New computer models developed by Disney researchers learn an artist's drawing style, as a step towards helping develop artificial drawing tools.

Credit: Charles Boyer

Disney researchers have developed computer models that learn an artist's drawing style, how they use strokes, and how they select features to highlight as they interpret a face into a portrait. The researchers say that a better understanding of this abstraction process can help in developing artificial drawing tools.

"There's something about an artist's interpretation of a subject that people find compelling," says Disney's Moshe Mahler. "We're trying to capture that--to create a computer model of it--in a way that no one has done before."

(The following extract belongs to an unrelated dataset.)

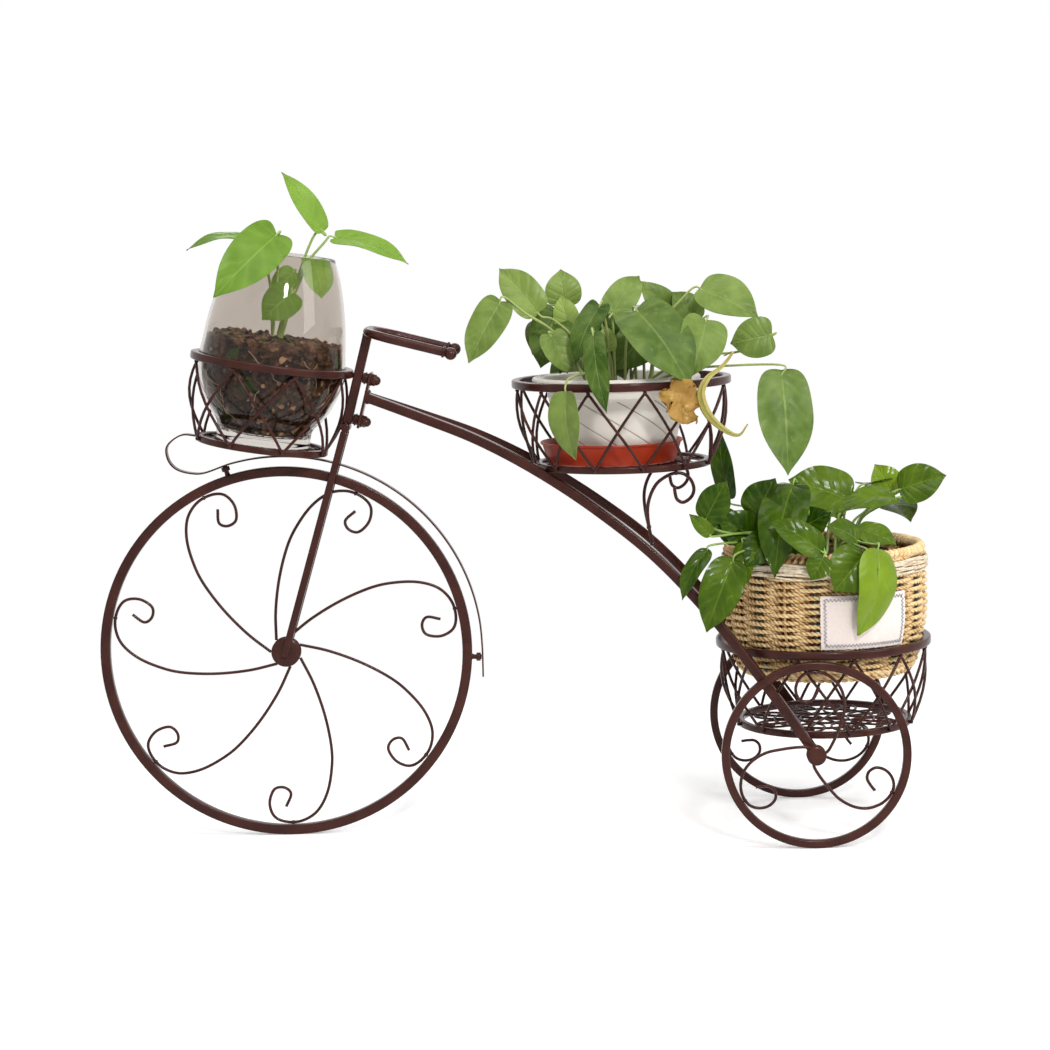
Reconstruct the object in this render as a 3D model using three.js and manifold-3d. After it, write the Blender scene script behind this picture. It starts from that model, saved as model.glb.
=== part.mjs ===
// A metal plant stand shaped like an old bicycle: one big front wheel, two small rear wheels,
// three open baskets, and in them a glass vase, a ceramic pot and a straw basket with plants.
// Millimetres. +X runs from the front wheel to the rear wheels, +Y away from the viewer, +Z up.
// The origin is the point where the front wheel stands on the floor.

import * as THREE from 'three';
import { mergeVertices } from 'three/addons/utils/BufferGeometryUtils.js';
import Module from 'manifold-3d';

// Clearances
const fitGap = 0.3;
const overrun = 2;

// Wheels
const frontWheelRadius = 212;
const frontTubeSize = 11;
const rearWheelRadius = 103.5;
const rearTubeSize = 9;
const wheelbase = 590;
const spokeRadius = 1.6;
const frontHubRadius = 16.7;
const frontBarrelRadius = 11;
const rearHubRadius = 10.7;
const rearBarrelRadius = 6.5;
const hubFlange = 2;
const frontSpokeCount = 7;
const firstSpokeAngle = 113.4;
const rearSpokeCount = 3;
const rearSpokeEnds = { near: 207, far: 207 };
const hubBarrelWidth = 8.4;

// Fork, post and handlebar
const forkRake = 17;
const forkLength = 266;
const bladeSize = 8;
const crownRadius = 5;
const postRake = 15.2;
const postSize = 10;
const postHeight = 111.5;
const handlebarWidth = 100;
const handlebarReach = 90;
const handlebarCorner = 34;
const handlebarRadius = 5;
const ballRadius = 7;

// Head plate and its two bolts
const plateThickness = 3;
const plateWidth = 26;
const plateLength = 64;
const plateStart = 3;
const boltSpacing = 48;
const lowerBoltHeight = 11;
const boltRadius = 3;
const collarRadius = 6;
const collarThickness = 6;
const acornRadius = 6.6;
const acornHexHeight = 5;
const acornDome = 5.5;
const acornBore = 5;

// Rails
const railSize = 10.5;
const railFrontSpread = 14.4;
const railJoinHeight = 39;

// Baskets
const frontTopRadius = 92;
const frontBottomRadius = 74.5;
const frontBasketHeight = 92;
const frontBasketTilt = 9.2;
const frontRingJoin = 60;
const rackTopRadius = 123.2;
const rackTaper = 24.6;
const rackHeight = 92;
const middleBasketShare = 0.5893;
const middleBasketRise = 163.1;
const rearBasketSetback = 20.3;
const rearBasketShrink = 2;
const ringTube = 9;
const bottomRingTube = 7.5;
const latticeRadius = 1.6;
const frontBulge = 3.6;
const rackBulge = 5;
const grilleRadius = 1.6;
const grilleRingShare = 0.6;
const frontLegCount = 8;
const frontFirstAngle = 23.5;
const rackLegCount = 12;
const rackFirstAngle = -18.5;

// Scroll brackets and mudguard
const bracketRodRadius = 1.9;
const bracketSetback = 29.2;
const mudguardRadius = 223.6;
const mudguardWidth = 12;
const mudguardThickness = 1.6;
const mudguardTail = 34;
const mudguardCurl = 44;
const mudguardArcStart = 112;
const mudguardArcStep = 8;
const frontStayAngle = 106;
const rearStayAngle = -3;
const stayRadius = 2.6;
const stayNutRadius = 4.6;
const stayNutHeight = 5;

// Glass vase
const vaseHeight = 214;
const vaseBelly = 81.8;
const vaseFoot = 51;
const vaseWall = 3;
const vaseSoilDepth = 100;

// Ceramic pot and saucer
const potHeight = 94;
const potRimClearance = 19.7;
const potFootClearance = 9.6;
const potWall = 5;
const potRimHeight = 8;
const potRimOverhang = 16.5;
const potShift = 6.8;
const saucerOffset = -12.4;
const saucerClearance = 18.6;
const saucerFlare = 8;
const saucerHeight = 24;
const saucerWall = 2.5;
const potSoilShare = 0.24;
const potRimInset = 13;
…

Their approach is built on a database representing abstractions of a set of artists. The database contains sketched portraits based on 24 photographs of male and female faces using a stylus pen that allows the researchers to record each stroke. Seven artists created four sketches of each photo, with decreasing time intervals allowed for each. The result was a dataset of 672 sketches at four abstraction levels. The dataset contains about 8,000 strokes for each artist, with each stroke categorized as shading strokes or contour strokes, with contour strokes subdivided into complex and simple strokes.

The researchers used the system to synthesize sketches based on new face photos, and found that their sketch-generation method produced multiple, distinct styles that are similar to hand-drawn sketches.